The episode was directed by Martin Wood, with cinematography by Jim Menard. Filming began in the last week of February, 2003. The bunker set from the television series Jeremiah, a show that Wood had frequently directed on and which was also filmed at The Bridge Studios was redressed to serve as the Kelownan's new Stargate facility. As Jeremiah was not in production at the time, the crew took over the set for around a week, assembling the portable Stargate prop and bringing in various set pieces from previous episodes set on the world of Langara. The scene involving Oshu (Kevan Ohtsji) visiting Teal'c (Christopher Judge) in his prison cell was originally more confrontational, however Wood felt it would be better that Teal'c be more understanding of Oshu's situation and therefore asked Judge to play the scene without any anger.

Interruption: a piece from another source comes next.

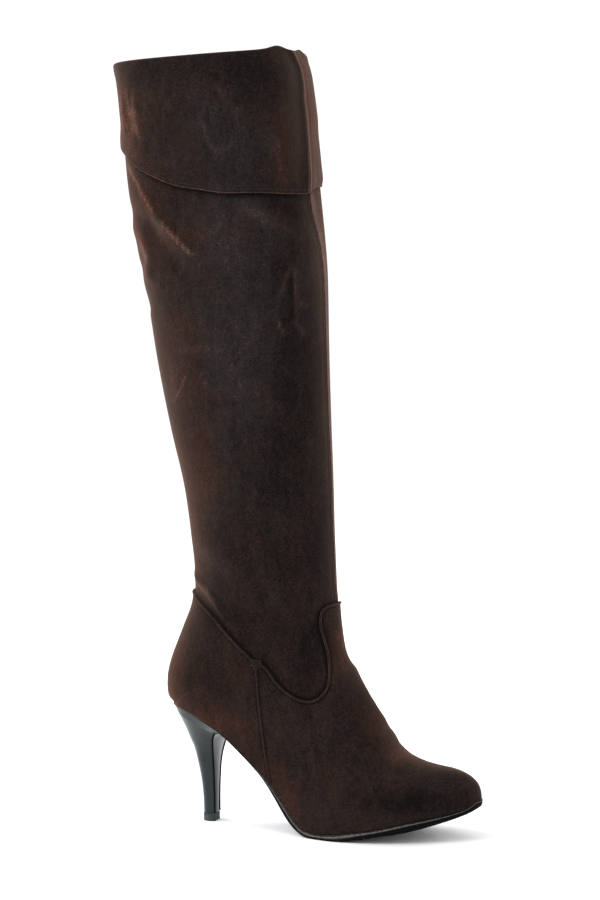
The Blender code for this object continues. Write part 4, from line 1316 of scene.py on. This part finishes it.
def stitches(line, lift):
    """Short arched threads along a line of points and outward directions."""
    line = evenly(line, FINE, 4)
    step = int((STITCH + STITCH_GAP) / FINE)
    parts = []
    for start in range(0, len(line) - step, step):
        picked = line[start:start + int(STITCH / FINE) + 1:4]
        arch = np.sin(np.linspace(0.15, np.pi - 0.15, len(picked)))[:, None]
        path = picked[:, :3] + picked[:, 3:6] * (lift - 0.45 + 0.55 * arch)
        parts.append(tube(path, picked[:, 3:6], 0.17, 0.15, 6))
    return parts


def at_depth(millimetres):
    """The cuff's outer face at a distance above its hem, as a line once round the leg."""
    above = (1 - profile[:OUTER_FACE, 1, None]) * hem
    outer = np.concatenate([cuff_rings, cuff_away], axis=2)[:OUTER_FACE]
    return read_columns(np.full((1, len(hem)), millimetres), above, outer)[0]


hem_stitches = together(stitches(at_depth(HEM_TO_STITCHES), 0.05))
make_piece("hem_stitches", *hem_stitches, thread, "suede")
hem_line = evenly(at_depth(0.0), 1.2)
hem_roll = tube(hem_line[:, :3] - hem_line[:, 3:] * 0.5, hem_line[:, 3:], 0.45, 0.6)
make_piece("hem_edge", *hem_roll, edge_suede, "suede", marks=nap_and_painted_light(hem_roll[0], 0.25))

# %% [markdown]
# ## The insole and the sole
# The sole follows the outline of the upper, moved outward in plan. Its edge is cut straight at the
# top, where it meets the suede, and is bevelled towards the tread. From the ball it rises along the
# arched waist to the front of the heel. Sole and insole are both plates, so one function fills in
# what lies between their two edges.

# %% Edges of the sole in plan
# station, height of the tread
UNDERSIDE = np.array([
    (46, 66.6), (50, 63.7), (60, 54.6), (70, 45.2), (79, 35.6), (86, 25.9), (92, 17.2),
    (98.5, 9.0), (104.5, 3.9), (109.5, 1.1), (115, 0), (135, 0), (143, 0.9), (153, 2.7),
    (167, 5.2), (180, 7.3), (192, 10.1), (205, 13.9), (215, 17.2), (224, 21.0), (228.9, 24.2),
])
BREAST = 46.0  # station where the sole ends and the heel's rim begins
UNDER_UPPER = 0.5  # sole and heel begin this far under the line of the upper
edge_rows = rows_between(0, HEEL_ROW, 1.4)
upper_edges = np.array([section(row, np.array([0.0, 0.02, 0.98, 1.0])) for row in edge_rows])


def sole_edges(offset):
    """Outer and inner edge of the foot's outline in plan, toe to heel, moved outward."""
    moved = []
    for edge, side in ((upper_edges[:, 0, :2], -1), (upper_edges[:, -1, :2], 1)):
        other = edge * (1, -1) + (0, 2 * edge[0, 1])
        whole = np.concatenate([other[1:2], edge, edge[-2:-1] * (1, -1)])
        along = whole[2:] - whole[:-2]
        away = np.stack([along[:, 1], -along[:, 0]], axis=1) * side
        moved.append(edge + offset * unit(away))
    return moved


def plate(sides, steps, crown=0.0):
    """Sections of a plate, from the outer and inner edges of its profile, filled in between them."""
    outer = np.array(sides[0::2])
    inner = np.array(sides[1::2])
    across = np.linspace(0, 1, steps)[1:-1, None, None]
    over = outer[-1] + (inner[-1] - outer[-1]) * across
    over[..., 2] += crown * np.sin(np.pi * across[..., 0])
    back = inner[0] + (outer[0] - inner[0]) * across
    return np.concatenate([outer, over, inner[::-1], back]).transpose(1, 0, 2)


print("stations along the sole:", len(edge_rows))

# %% Make the outsole
# out from the upper's outline, share of the edge's height
SOLE_PROFILE = np.concatenate([
    [(1.5, 1.0), (1.75, 0.985), (1.85, 0.95)],
    np.column_stack([np.full(14, 1.9), np.linspace(0.91, 0.46, 14)]),
    [(1.85, 0.42), (1.65, 0.3), (1.25, 0.1), (0.95, 0.02), (0.6, 0)],
])
# station, share of the edge's height at which the painted highlight line runs, and its half width
HIGHLIGHT_LINE = np.array([
    (60, 0.5, 0.06), (98, 0.52, 0.07), (112, 0.56, 0.16), (140, 0.6, 0.2), (160, 0.7, 0.12),
    (185, 0.8, 0.07), (229, 0.88, 0.06),
])
SOLE_STEPS = 14  # how many points lie across the tread, its two edges counted


def dust_and_highlight(stations, shares):
    """The mark along the sole's edge: a third in the dust above the painted highlight line, nearly 1
    on that line, 0 under it.
    """
    over = shares - np.interp(stations, HIGHLIGHT_LINE[:, 0], HIGHLIGHT_LINE[:, 1])
    half_width = np.interp(stations, HIGHLIGHT_LINE[:, 0], HIGHLIGHT_LINE[:, 2])
    return 0.33 * rising(over, -0.03, 0.06) + 0.67 * hump(over, 0, half_width)


def make_outsole():
    end = BREAST + 0.3
    sides = []
    for out, share in SOLE_PROFILE:
        for edge in sole_edges(out):
            kept = edge[edge[:, 0] > end]
            kept = np.vstack([kept, (end, np.interp(-end, -edge[:, 0], edge[:, 1]))])
            top = feather(kept[:, 0]) - UNDER_UPPER
            bottom = np.maximum(smooth(kept[:, 0], UNDERSIDE[:, 0], UNDERSIDE[:, 1]), 0)
            sides.append(np.column_stack([kept, bottom + share * (top - bottom)]))
    length = min(len(side) for side in sides)
    rings = plate([np.vstack([side[:length - 1], side[-1:]]) for side in sides], SOLE_STEPS)
    edge_shares = SOLE_PROFILE[:, 1]
    tread = np.zeros(SOLE_STEPS - 2)
    shares = np.concatenate([edge_shares, tread, edge_shares[::-1], tread + 1])
    make_piece(
        "moulded_outsole", *closed_form(rings, flipped=True), rubber, "sole_rubber", "outsole",
        marks={"dust_and_highlight_mark": dust_and_highlight(rings[..., 0], shares)}, sharp=45,
    )


make_outsole()

# %% [markdown]
# The insole is a cushioned board in the lining's cloth. It is seen only from above through the
# collar, but it closes the boot, so its edge is rounded like a real one.

# %% Make the insole
# in from the upper's outline, height over the joint
INSOLE_PROFILE = np.array([(2.4, 0.1), (2.4, 1.5), (2.6, 2.1), (3.1, 2.45), (3.8, 2.5)])
insole_sides = [
    np.column_stack([edge, feather(edge[:, 0]) + rise])
    for inset, rise in INSOLE_PROFILE for edge in sole_edges(-inset)
]
insole_form = closed_form(plate(insole_sides, 12, crown=0.35))
make_piece("cushioned_insole", *insole_form, lining, "lining", "insole")

# %% [markdown]
# ## The heel
# A slim heel is moulded around a steel pin. Its top follows the sole's outline as an upright rim,
# and below that it narrows quickly to a stem with a rounded back and a barely crowned breast. The
# sections across it are drawn by the same half sections as the upper's, and a smooth curve through
# the table's rows gives as many as the gloss needs.

# %% Table of the heel
# back_x, back_z, breast_x, breast_z, breast_half_width, half_width, widest, roundness, crown
HEEL = np.array([
    (5.5, 81.0, 39.5, 65.8, 19.6, 21.6, 0.35, 2.4, 0.8),
    (8.0, 75.5, 37.0, 62.4, 16.8, 18.8, 0.35, 2.3, 0.9),
    (10.6, 69.5, 35.6, 57.8, 14.0, 15.9, 0.37, 2.2, 1.0),
    (13.3, 62.0, 34.6, 52.5, 11.2, 12.8, 0.40, 2.1, 1.0),
    (16.8, 53.5, 34.0, 47.0, 8.9, 10.4, 0.42, 2.0, 0.9),
    (19.3, 44.0, 33.6, 39.5, 6.9, 8.6, 0.44, 2.0, 0.8),
    (21.8, 32.0, 33.5, 29.0, 5.6, 7.0, 0.45, 2.0, 0.7),
    (23.3, 20.0, 33.5, 18.5, 4.9, 6.0, 0.45, 2.0, 0.6),
    (24.0, 6.0, 33.6, 6.0, 4.7, 5.6, 0.45, 2.0, 0.5),
])
# shares of the way from the breast to the back, closer at the back, and of the way across the breast
HEEL_SHARES = np.sin(np.linspace(0, np.pi / 2, 34))
BREAST_SHARES = np.linspace(1, -1, 26)[1:-1]
# in one ring of points the heel's sides run up to this corner, and the breast follows
BREAST_CORNER = 2 * len(HEEL_SHARES) - 2
RIM_OUT = 1.3
print("points once round the heel:", BREAST_CORNER + 1 + len(BREAST_SHARES))

# %% Rings of the heel
def heel_ring(values):
    """Once round the heel: its sides from the breast round the back, and its crowned breast."""
    back_x, back_z, breast_x, breast_z, corner, half, widest, roundness, crown = values
    up, out = half_section(corner, half, widest, 2, roundness)
    widths = np.interp(HEEL_SHARES, up, out)
    sides = np.concatenate([-widths, widths[-2::-1]])
    shares = np.concatenate([HEEL_SHARES, HEEL_SHARES[-2::-1]])
    ring = np.column_stack([
        breast_x + (back_x - breast_x) * shares, sides, breast_z + (back_z - breast_z) * shares,
    ])
    face = np.column_stack([
        breast_x + crown * (1 - BREAST_SHARES**2), BREAST_SHARES * corner,
        np.full(len(BREAST_SHARES), breast_z),
    ])
    return np.concatenate([ring, face])


def seat_ring(inset):
    """Once round the heel's rim, which follows the upper's outline a little outside it."""
    outer, inner = sole_edges(RIM_OUT - inset)
    places = BREAST - (BREAST - outer[-1, 0]) * HEEL_SHARES
    sides = [np.interp(-places, -edge[:, 0], edge[:, 1]) for edge in (outer, inner)]
    around = np.concatenate([
        np.column_stack([places, sides[0]]), np.column_stack([places, sides[1]])[-2::-1],
    ])
    top = np.column_stack([around, feather(around[:, 0]) - UNDER_UPPER])
    corner = sides[1][0]
    front = np.column_stack([
        np.full(len(BREAST_SHARES), BREAST), BREAST_SHARES * corner,
        np.full(len(BREAST_SHARES), top[0, 2]),
    ])
    return np.concatenate([top, front])


print("width of the heel's tip:", round(np.ptp(heel_ring(HEEL[-1])[:, 1]), 1), "mm")

# %% Make the heel
# how far in from the rim, and how far down
RIM_PROFILE = [(0.4, 0), (0.12, 0.1), (0, 0.3), (0, 0.5)]


def make_heel():
    rings = [seat_ring(inset) - (0, 0, down) for inset, down in RIM_PROFILE]
    rim = rings[-1]
    first = heel_ring(HEEL[0])
    for share in (0.2, 0.4, 0.6, 0.8):
        rings.append(rim + (first - rim) * share)
    seams_start = len(rings) - 1
    for at in np.linspace(0, len(HEEL) - 1, 110):
        rings.append(heel_ring(smooth(at, np.arange(len(HEEL)), HEEL)))
    rings = np.array(rings)
    corners = [rings[seams_start:, i] for i in (0, BREAST_CORNER)]
    seams = [tube(path, np.tile([1.0, 0, 0], (len(path), 1)), 0.4, 0.75, 8) for path in corners]
    make_piece("breast_seams", *together(seams), rubber, "sole_rubber")
    # the breast gets painted shade, darker towards the bottom
    on_breast = np.arange(rings.shape[1]) > BREAST_CORNER
    make_piece(
        "lacquered_heel", *closed_form(rings, flipped=True), lacquer, "heel_plastic", "heel",
        marks={"shade": falling(rings[..., 2], 62, 26) * on_breast}, sharp=35,
    )


make_heel()

# %% [markdown]
# The top lift is the small hard rubber pad that the heel walks on. It stands out around the heel's
# end by a hair, and its edges are rounded by wear.

# %% Make the top lift
# out from the heel's end, height
LIFT_PROFILE = [
    (-0.4, 0), (0.0, 0.05), (0.15, 0.2), (0.2, 0.5), (0.2, 5.1), (0.1, 5.5), (-0.1, 5.65),
    (-0.5, 5.7),
]


def make_top_lift():
    without_crown = np.append(HEEL[-1, :-1], 0)
    plan = heel_ring(without_crown)[:, :2]
    along = np.roll(plan, -1, axis=0) - np.roll(plan, 1, axis=0)
    away = unit(np.column_stack([-along[:, 1], along[:, 0]]))
    rings = [np.column_stack([plan + away * out, np.full(len(plan), z)]) for out, z in LIFT_PROFILE]
    make_piece(
        "rubber_top_lift", *closed_form(rings), lift_rubber, "sole_rubber", "top_lift", sharp=60,
    )


make_top_lift()

# %% [markdown]
# ## The studio
# The boot stands on a wide white floor in a white room. One soft lamp stands on the left, a little
# higher than the boot, one hangs high in front on the left, and a weaker one behind on the right
# lights the shaft's front edge. The room itself fills the shadows.

# %% Floor and room
ROOM_LIGHT = 1.1
FLOOR_REACH = 30


def make_floor():
    mesh = bpy.data.meshes.new("floor")
    corners = FLOOR_REACH * np.array([(-1, -1, 0), (1, -1, 0), (1, 1, 0), (-1, 1, 0)])
    mesh.from_pydata(corners.tolist(), [], [(0, 1, 2, 3)])
    white = (0.94, 0.945, 0.955, 1)
    finish = start_finish("floor_white", Base_Color=white, Roughness=0.9, Specular_IOR_Level=0.1)[0]
    mesh.materials.append(finish)
    floor = bpy.data.objects.new("floor", mesh)
    bpy.context.scene.collection.objects.link(floor)


make_floor()
world = bpy.data.worlds.new("white room")
bpy.context.scene.world = world
world.use_nodes = True
walls = world.node_tree.nodes["Background"]
walls.inputs["Color"].default_value = (1, 1, 1, 1)
walls.inputs["Strength"].default_value = ROOM_LIGHT
bpy.context.scene.view_settings.view_transform = "Standard"
print("the room's light:", ROOM_LIGHT)

# %% Lamps
HALF_WAY_UP = mathutils.Vector((0, 0, 0.27))


def make_lamp(name, size, power, place):
    """A square soft lamp at a place in metres that shines at the middle of the boot."""
    lamp = bpy.data.lights.new(name, "AREA")
    lamp.size = size
    lamp.energy = power
    made = bpy.data.objects.new(name, lamp)
    made.location = place
    towards = HALF_WAY_UP - mathutils.Vector(place)
    made.rotation_euler = towards.to_track_quat("-Z", "Y").to_euler()
    bpy.context.scene.collection.objects.link(made)
    print(name, power, "W")


make_lamp("soft lamp on the left", 1.0, 26, (-1.7, 0.1, 0.9))
make_lamp("high lamp in front", 1.2, 24, (-1.1, -1.4, 1.9))
make_lamp("lamp behind on the right", 0.9, 13, (1.3, 1.1, 0.8))

# %% [markdown]
# The camera stands two metres from the boot's middle line, turned twenty degrees from its side
# towards the toe. It is about as high as the cuff's hem and looks slightly down, through a long
# lens, so that the boot isn't distorted.

# %% Camera
DISTANCE, TURN, DOWN = 2.0, np.radians(20), np.radians(5.11)
LENS = 115.27
AIM_STATION, LENS_HEIGHT = 96.31, 445.32
aim = np.array([AIM_STATION, 0, LENS_HEIGHT]) + ORIGIN
camera_data = bpy.data.cameras.new("camera")
camera_data.lens = LENS
camera = bpy.data.objects.new("camera", camera_data)
back = np.array([np.sin(TURN), -np.cos(TURN), 0])
camera.location = (aim * MM + DISTANCE * back).tolist()
view = mathutils.Vector((*(-back[:2] * np.cos(DOWN)).tolist(), -np.sin(DOWN)))
camera.rotation_euler = view.to_track_quat("-Z", "Y").to_euler()
bpy.context.scene.collection.objects.link(camera)
bpy.context.scene.camera = camera
print("camera at", np.round(camera.location, 3))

Image Engine produced the episodes visual effects. The effect of Anubis' mothership descending over the Langaran city of Kelowna was an homage to Independence Day (1996), whilst the Kelownan cityscape effects feature the North Shore Mountains of Vancouver in the background plate. During editing, Robert C. Cooper noticed that the Goa'uld scientist, portrayed by Adrian Hough, had been given a staff weapon. Cooper felt that this incorrectly implied that the Goa'uld character was in fact a Jaffa and decided that the scene would have to be entirely reshot.

==Release==
===Broadcast and ratings===
"Homecoming" premiered on June 13, 2003, on the Sci-Fi Channel, directly after previous episode, "Fallen". The episodes were preceded by a behind the scenes look at the making of the seventh season of the show, "Stargate: The Lowdown". The two-part season opening set a new record as the most watched broadcast ever for the Sci-Fi Channel, with a 1.9 Nielsen rating, equating to approximately 2.43 million viewers. This made it the most watched episode of Stargate SG-1 to-date and also the number 1 basic-cable television broadcast that day. In the UK, "Homecoming" was first shown on Sky One on October 6, 2003, and was the channel's 7th most watched show that week with 760,000 viewers. In Canada, the episode was first aired on September 16, 2004, on Space.

===Reception===

A number of publications commented on Jonas' exit from the series, including TV Zone which commented “after doing such a fine job in Season Six, it’s a shame that Corin Nemec’s character was not allowed to remain as a series regular”. Reviews featured on fansite Gateworld particularly enjoyed the dynamic between Jonas Quinn and Daniel Jackson that ran across this and the previous episode, believing that Jonas' personality had only begun to come "to the fore" in these episodes. Vincent-Rudzki also complemented the Jonas-Daniel pairing and hoped that it would be featured again in future episodes. Jayne Dearsley for SFX echoed this, writing "They really do have great chemistry in their scenes, with Jonas's sparky personality perfectly complementing Daniel's laid-back (if forgetful) vibe". Darren Rea for Sci-fi Online felt "slightly disappointed" by the handling of Jonas Quinn's exit in the episode's conclusion. Julia Houston at About.com asked fans to write to her with their thoughts on the return of Jackson and Quinn's exit, concluding "it's been a while since people have written so passionately about a series".

In her review for SFX, Jayne Dearsley awarded the episode 5 stars, writing "There's a hell of a lot going on in this episode, and most of it is thoroughly entertaining". Dearsley highlighted the scenes between Teal'c (Christopher Judge) and Oshu (Kevan Ohtsji) as being "acted magnificently", as well as directing her praise at the "astonishing" visual effects. Chloe Richards for Dreamwatch praised the "warm interplay" between the show's main characters and the "spectacular" special effects in both "Fallen" & "Homecoming", calling them a "suitably epic - if wholly unsurprising - start" to the season. IGN awarded the episode 3.5 out of 5, applauded the continued refining of the shows "rich mythology". Jan Vincent-Rudzki for TV Zone praised the episode and continued growth of the series as a whole, writing "this series is such a joy to watch - you never can tell what might happen next". New York Daily News highlighted the return of Michael Shanks.

===Home media===

"Homecoming" was first released as part of the "Volume 32" region 2 DVD on February 2, 2004, along with previous episode "Fallen", "Fragile Balance" and "Orpheus" which topped the UK TV On Video Chart the following week. It was then released as part of the complete Season 7 boxsets on October 19, 2004, in region 1 and February 28, 2005, in region 2. The episode, along with the rest of season 7 were first made available digitally in January 2008 through iTunes and Amazon Unbox. The episode, along with every other episode of the series, were made available to stream for the first time through Netflix in the USA on August 15, 2010. Michael Shanks, director Martin Wood and cinematographer Jim Menard provide the audio commentary for the episode. The episode, along with the rest of the series has been upscaled for releases on various streaming platforms as well as the 2020 Blu-ray release.